| Web mining is moving the World Wide Web toward a more useful environment in which users can quickly and easily find the information they need. It includes the discovery and analysis of data, documents, and multimedia from the World Wide Web. Web mining uses document content, hyperlink structure, and usage statistics to assist users in meeting their information needs.
The Web itself and search engines contain relationship information about documents. Web mining is the discovery of these relationships and is accomplished within three sometimes overlapping areas. Content mining is first. Search engines define content by keywords. Finding contents’ keywords and finding the relationship between a Web page’s content and a user’s query content is content mining. Hyperlinks provide information about other documents on the Web thought to be important to another document. These links add depth to the document, providing the multi-dimensionality that characterizes the Web. Mining this link structure is the second area of Web mining. Finally, there is a relationship to other documents on the Web that are identified by previous searches. These relationships are recorded in logs of searches and accesses. Mining these logs is the third area of Web mining.
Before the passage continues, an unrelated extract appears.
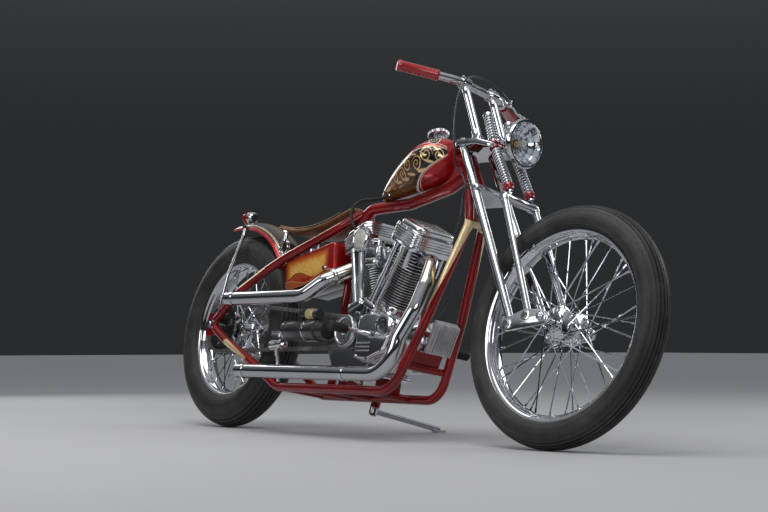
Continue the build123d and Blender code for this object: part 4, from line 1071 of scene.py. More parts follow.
def tank_paint():
    """Candy red with ivory lines, round a dark scrolled panel that wraps towards the nose."""
    paint = Paintwork("tank_paint", RED_BRIGHT)
    place = paint.place(PARKED)
    x, y, z = paint.parts(place)
    across = (x - TANK_TAIL.x) * TANK_ALONG.x + (z - TANK_TAIL.z) * TANK_ALONG.z
    up = (x - TANK_TAIL.x) * TANK_RISE.x + (z - TANK_TAIL.z) * TANK_RISE.z
    side = abs(y)
    flake = paint.noise(place, 1500, 1)
    depth = paint.noise(place, 8, 2)
    paint.laid = paint.mix(depth.rise(0.3, 0.7), (0.5, 0.008, 0.01), (0.3, 0.003, 0.006))
    paint.metal = 0.25 + flake * 0.3
    skin = across + (0.1 - side).more(0.0) * 0.75 * across.rise(0.2, 0.3)
    swell = (skin * (pi / 0.425)).sine().more(0.0).root()
    band_low = swell * 0.029 - 0.01
    band_high = swell * 0.046 - 0.006
    floor_line = swell * -0.054 - 0.006
    within = skin.rise(0.014, 0.016) * (1 - skin.rise(0.417, 0.419))
    flank = (band_low - up).rise(0.0, 0.001) * (up - floor_line).rise(0.0, 0.001) * within
    warm = paint.mix(skin.rise(0.12, 0.34), (0.2, 0.075, 0.016), BLACK_PAINT)
    paint.lay(flank, warm, 0.3)
    patch = across.rise(0.14, 0.1415) * (1 - across.rise(0.262, 0.2635))
    patch = patch * (up - band_high).rise(0.006, 0.0072)
    paint.lay(patch * (0.058 - side).rise(0.0, 0.001), BLACK_PAINT, 0.1)
    medal_off = skin - 0.372
    medal_up = up - 0.04
    medal = (medal_off * medal_off + medal_up * medal_up).root()
    paint.lay(1 - medal.rise(0.0185, 0.0195), BLACK_PAINT, 0.2)
    lines = abs(up - band_low).less(abs(up - floor_line)).less(abs(up - band_high)) - 0.0008
    paint.lay((1 - lines.rise(0.0, 0.0006)) * within * medal.rise(0.0215, 0.022), IVORY)
    hair = abs(up - band_low - 0.0055).less(abs(up - floor_line + 0.0035)) - 0.0003
    paint.lay((1 - hair.rise(0.0, 0.0006)) * within * medal.rise(0.0215, 0.022), GOLD_PALE, 0.4)
    ring = abs(medal - 0.02).less(abs(medal - 0.0232) + 0.0004) - 0.0007
    paint.lay(1 - ring.rise(0.0, 0.0006), IVORY)
    scrolls = [((0.386, -0.022), 0.022, 1.8, 1.0), ((0.338, -0.012), 0.026, 1.9, -1.0),
               ((0.292, -0.026), 0.022, 1.8, 1.0), ((0.248, -0.01), 0.022, 1.8, -1.0),
               ((0.204, -0.022), 0.02, 1.8, 1.0), ((0.162, -0.01), 0.017, 1.7, -1.0),
               ((0.122, -0.018), 0.013, 1.6, 1.0)]
    leaves = [((0.412, -0.036), 2.5, 0.034, 0.004), ((0.366, 0.01), -0.7, 0.028, 0.003),
              ((0.364, -0.04), 2.8, 0.04, 0.004), ((0.312, 0.004), -0.8, 0.026, 0.003),
              ((0.33, -0.05), 3.0, 0.044, 0.004), ((0.27, 0.01), -0.4, 0.03, 0.003),
              ((0.27, -0.046), 2.8, 0.04, 0.004), ((0.226, 0.006), -0.5, 0.026, 0.003),
              ((0.226, -0.042), 2.9, 0.038, 0.004), ((0.182, -0.034), 2.8, 0.034, 0.004),
              ((0.142, 0.002), -0.3, 0.024, 0.003), ((0.108, -0.016), 3.0, 0.044, 0.004)]
    art = paint.leaf(skin, up, *leaves[0])
    for leaf in leaves[1:]:
        art = art.more(paint.leaf(skin, up, *leaf))
    for at, size, turns, hand in scrolls:
        art = art.more(paint.scroll(skin, up, at, size, turns, hand))
    leafing = paint.noise(place, 160, 3)
    gold = paint.mix(leafing.rise(0.3, 0.7), GOLD, GOLD_PALE)
    paint.lay(art * flank, gold, 0.5)
    paint.lay(paint.scroll(skin, up, (0.372, 0.04), 0.016, 1.8, -1.0), gold, 0.5)
    return paint.finish(0.16 + depth * 0.08)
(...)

Understanding the user is also an important part of Web mining. Analysis of the user’s previous sessions, preferred display of information, and expressed preferences may influence the Web pages returned in response to a query.
Web mining is interdisciplinary in nature, spanning across such fields as information retrieval, natural language processing, information extraction, machine learning, database, data mining, data warehousing, user interface design, and visualization. Techniques for mining the Web have practical application in m-commerce, e-commerce, egovernment, e-learning, distance learning, organizational learning, virtual organizations, knowledge management, and digital libraries |